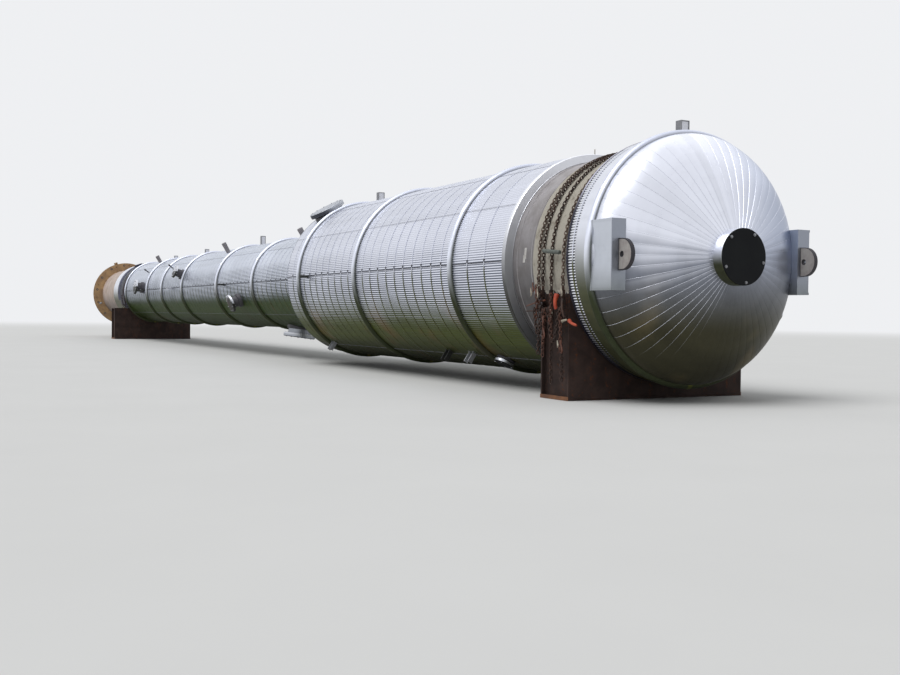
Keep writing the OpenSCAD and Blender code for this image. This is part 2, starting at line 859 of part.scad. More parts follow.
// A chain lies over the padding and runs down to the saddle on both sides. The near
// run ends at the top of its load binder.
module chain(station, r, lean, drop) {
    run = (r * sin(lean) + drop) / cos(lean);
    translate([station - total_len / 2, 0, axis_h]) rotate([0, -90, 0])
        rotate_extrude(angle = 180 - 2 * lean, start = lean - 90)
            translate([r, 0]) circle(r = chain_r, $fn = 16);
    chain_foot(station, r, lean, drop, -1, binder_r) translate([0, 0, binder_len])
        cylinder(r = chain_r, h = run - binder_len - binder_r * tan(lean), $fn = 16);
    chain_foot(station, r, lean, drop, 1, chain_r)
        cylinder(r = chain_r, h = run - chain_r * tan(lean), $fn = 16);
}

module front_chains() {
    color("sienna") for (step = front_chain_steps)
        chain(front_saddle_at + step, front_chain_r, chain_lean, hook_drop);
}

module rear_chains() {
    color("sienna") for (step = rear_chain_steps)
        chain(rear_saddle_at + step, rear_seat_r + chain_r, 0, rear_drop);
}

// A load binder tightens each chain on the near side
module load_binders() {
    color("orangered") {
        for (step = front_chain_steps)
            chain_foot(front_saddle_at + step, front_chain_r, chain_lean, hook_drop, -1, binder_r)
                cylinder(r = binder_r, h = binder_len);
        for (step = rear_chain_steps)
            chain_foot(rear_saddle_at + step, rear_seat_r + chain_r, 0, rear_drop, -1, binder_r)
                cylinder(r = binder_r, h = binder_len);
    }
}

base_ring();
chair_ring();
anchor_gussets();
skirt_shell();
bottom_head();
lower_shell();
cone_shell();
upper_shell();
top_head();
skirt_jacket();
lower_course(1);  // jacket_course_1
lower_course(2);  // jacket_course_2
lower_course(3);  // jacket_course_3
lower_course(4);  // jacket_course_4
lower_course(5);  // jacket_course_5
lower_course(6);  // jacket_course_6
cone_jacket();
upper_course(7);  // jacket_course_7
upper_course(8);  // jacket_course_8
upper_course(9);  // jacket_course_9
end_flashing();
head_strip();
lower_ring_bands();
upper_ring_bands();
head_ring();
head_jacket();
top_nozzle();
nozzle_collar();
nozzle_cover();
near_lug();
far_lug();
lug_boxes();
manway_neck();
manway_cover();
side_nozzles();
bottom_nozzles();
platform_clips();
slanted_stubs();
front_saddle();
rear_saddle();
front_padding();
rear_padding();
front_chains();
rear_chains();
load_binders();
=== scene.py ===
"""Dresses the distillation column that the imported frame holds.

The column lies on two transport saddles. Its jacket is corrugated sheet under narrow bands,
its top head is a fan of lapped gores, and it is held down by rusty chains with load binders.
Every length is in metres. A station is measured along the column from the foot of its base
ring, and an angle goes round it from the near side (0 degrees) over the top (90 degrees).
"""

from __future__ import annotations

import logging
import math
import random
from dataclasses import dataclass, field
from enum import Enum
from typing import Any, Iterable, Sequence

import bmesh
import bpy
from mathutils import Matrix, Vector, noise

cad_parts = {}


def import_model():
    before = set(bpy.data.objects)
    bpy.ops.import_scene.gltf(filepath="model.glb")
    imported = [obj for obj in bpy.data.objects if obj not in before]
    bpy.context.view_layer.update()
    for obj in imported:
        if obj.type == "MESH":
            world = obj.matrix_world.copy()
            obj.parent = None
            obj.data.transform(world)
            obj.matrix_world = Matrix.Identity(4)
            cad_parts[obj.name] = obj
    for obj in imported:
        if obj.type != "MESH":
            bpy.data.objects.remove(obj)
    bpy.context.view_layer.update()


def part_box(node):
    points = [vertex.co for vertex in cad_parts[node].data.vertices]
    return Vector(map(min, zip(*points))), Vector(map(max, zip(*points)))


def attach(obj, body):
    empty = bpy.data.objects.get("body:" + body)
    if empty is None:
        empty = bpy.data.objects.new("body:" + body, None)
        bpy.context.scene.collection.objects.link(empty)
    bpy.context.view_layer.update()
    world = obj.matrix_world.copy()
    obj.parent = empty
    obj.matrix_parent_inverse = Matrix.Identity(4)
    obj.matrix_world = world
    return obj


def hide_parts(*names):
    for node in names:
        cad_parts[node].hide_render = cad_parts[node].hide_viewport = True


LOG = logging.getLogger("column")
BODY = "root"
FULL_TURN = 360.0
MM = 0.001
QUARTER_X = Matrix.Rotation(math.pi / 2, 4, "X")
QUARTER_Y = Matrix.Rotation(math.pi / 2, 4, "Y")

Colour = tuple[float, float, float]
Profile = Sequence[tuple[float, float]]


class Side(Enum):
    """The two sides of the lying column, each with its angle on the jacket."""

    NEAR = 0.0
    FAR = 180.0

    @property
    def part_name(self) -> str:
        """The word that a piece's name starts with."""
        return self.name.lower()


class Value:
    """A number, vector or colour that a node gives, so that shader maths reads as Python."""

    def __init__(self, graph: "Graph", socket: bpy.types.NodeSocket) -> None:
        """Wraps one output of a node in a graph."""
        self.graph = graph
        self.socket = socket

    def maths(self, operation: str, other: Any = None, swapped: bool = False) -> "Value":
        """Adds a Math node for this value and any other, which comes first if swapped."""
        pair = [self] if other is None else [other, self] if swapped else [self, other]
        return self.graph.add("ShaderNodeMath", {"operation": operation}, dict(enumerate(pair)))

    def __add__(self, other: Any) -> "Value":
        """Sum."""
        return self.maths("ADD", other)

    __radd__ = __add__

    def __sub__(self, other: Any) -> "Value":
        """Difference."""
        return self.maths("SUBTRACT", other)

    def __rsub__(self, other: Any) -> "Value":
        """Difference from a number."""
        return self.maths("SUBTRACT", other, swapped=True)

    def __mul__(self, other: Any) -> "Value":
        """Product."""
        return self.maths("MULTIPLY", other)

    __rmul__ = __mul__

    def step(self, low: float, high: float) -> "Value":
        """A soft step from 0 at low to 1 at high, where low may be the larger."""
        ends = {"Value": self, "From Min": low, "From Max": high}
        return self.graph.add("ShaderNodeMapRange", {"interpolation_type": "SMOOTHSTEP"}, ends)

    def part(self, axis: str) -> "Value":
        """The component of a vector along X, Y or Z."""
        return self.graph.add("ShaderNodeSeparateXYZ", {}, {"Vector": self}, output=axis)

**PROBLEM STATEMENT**
Give again, word for word, the lines starting at the line that has "base_ring();" and ending at the line that has "obj.parent = None", with both of those lines included and nothing else.

**THE ANSWER**
base_ring();
chair_ring();
anchor_gussets();
skirt_shell();
bottom_head();
lower_shell();
cone_shell();
upper_shell();
top_head();
skirt_jacket();
lower_course(1);  // jacket_course_1
lower_course(2);  // jacket_course_2
lower_course(3);  // jacket_course_3
lower_course(4);  // jacket_course_4
lower_course(5);  // jacket_course_5
lower_course(6);  // jacket_course_6
cone_jacket();
upper_course(7);  // jacket_course_7
upper_course(8);  // jacket_course_8
upper_course(9);  // jacket_course_9
end_flashing();
head_strip();
lower_ring_bands();
upper_ring_bands();
head_ring();
head_jacket();
top_nozzle();
nozzle_collar();
nozzle_cover();
near_lug();
far_lug();
lug_boxes();
manway_neck();
manway_cover();
side_nozzles();
bottom_nozzles();
platform_clips();
slanted_stubs();
front_saddle();
rear_saddle();
front_padding();
rear_padding();
front_chains();
rear_chains();
load_binders();
=== scene.py ===
"""Dresses the distillation column that the imported frame holds.

The column lies on two transport saddles. Its jacket is corrugated sheet under narrow bands,
its top head is a fan of lapped gores, and it is held down by rusty chains with load binders.
Every length is in metres. A station is measured along the column from the foot of its base
ring, and an angle goes round it from the near side (0 degrees) over the top (90 degrees).
"""

from __future__ import annotations

import logging
import math
import random
from dataclasses import dataclass, field
from enum import Enum
from typing import Any, Iterable, Sequence

import bmesh
import bpy
from mathutils import Matrix, Vector, noise

cad_parts = {}


def import_model():
    before = set(bpy.data.objects)
    bpy.ops.import_scene.gltf(filepath="model.glb")
    imported = [obj for obj in bpy.data.objects if obj not in before]
    bpy.context.view_layer.update()
    for obj in imported:
        if obj.type == "MESH":
            world = obj.matrix_world.copy()
            obj.parent = None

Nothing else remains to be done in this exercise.